At the same time, Jacobs-Jenkins injects a modernizing note of ironic self-consciousness, calling attention to our identity-based contemporary discourse with acerbic references to “white fragility,” “racializing my unconscious,” and even an audience member complaining that they don’t “see themselves represented.” Equally striking are dramatic interludes in which Everybody discourses with three voices in their head, hinting that the entire play (or our entire lives) are but a passing dream. For all his facility with medieval and 19th-century forms, his soliloquies are utterly original. Absorbing dramatizations of characters lost in thought, they suggest a kinship with German Romanticism or Shakespeare, whose own Hamlet responds to Everyman.
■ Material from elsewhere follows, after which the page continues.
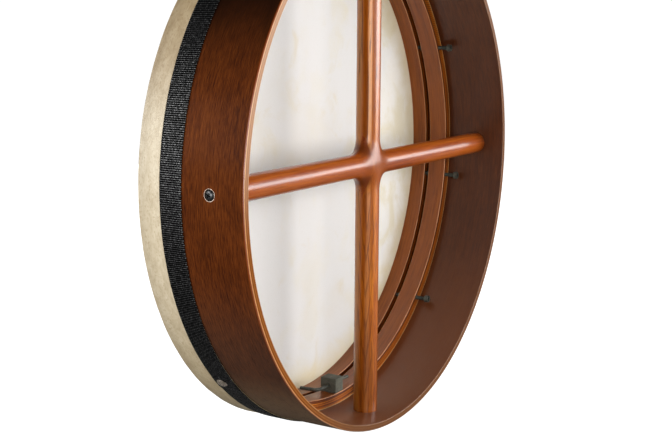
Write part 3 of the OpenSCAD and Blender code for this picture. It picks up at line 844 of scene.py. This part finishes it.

And most frequently, these monologues rub up against the paradoxes and performativities of modern selfhood and identity. “You’re looking at a mind firing on overdrive trying to solve this problem of creating a safe space for blackness inside of a historically ‘white’ form,” Jacobs-Jenkins said in a recent interview, of a play he saw in Berlin. He could just as easily have been talking about one of his own works.
No matter how each of us chooses to identify, Jacobs-Jenkins seems intent on reminding us, each of us is connected to the other, and we all ultimately reach the same fate. It would be funny if it weren’t so deadly serious. In other words, the perfect introduction to the medieval drama is a play that would look very much like Everybody by Branden Jacobs-Jenkins.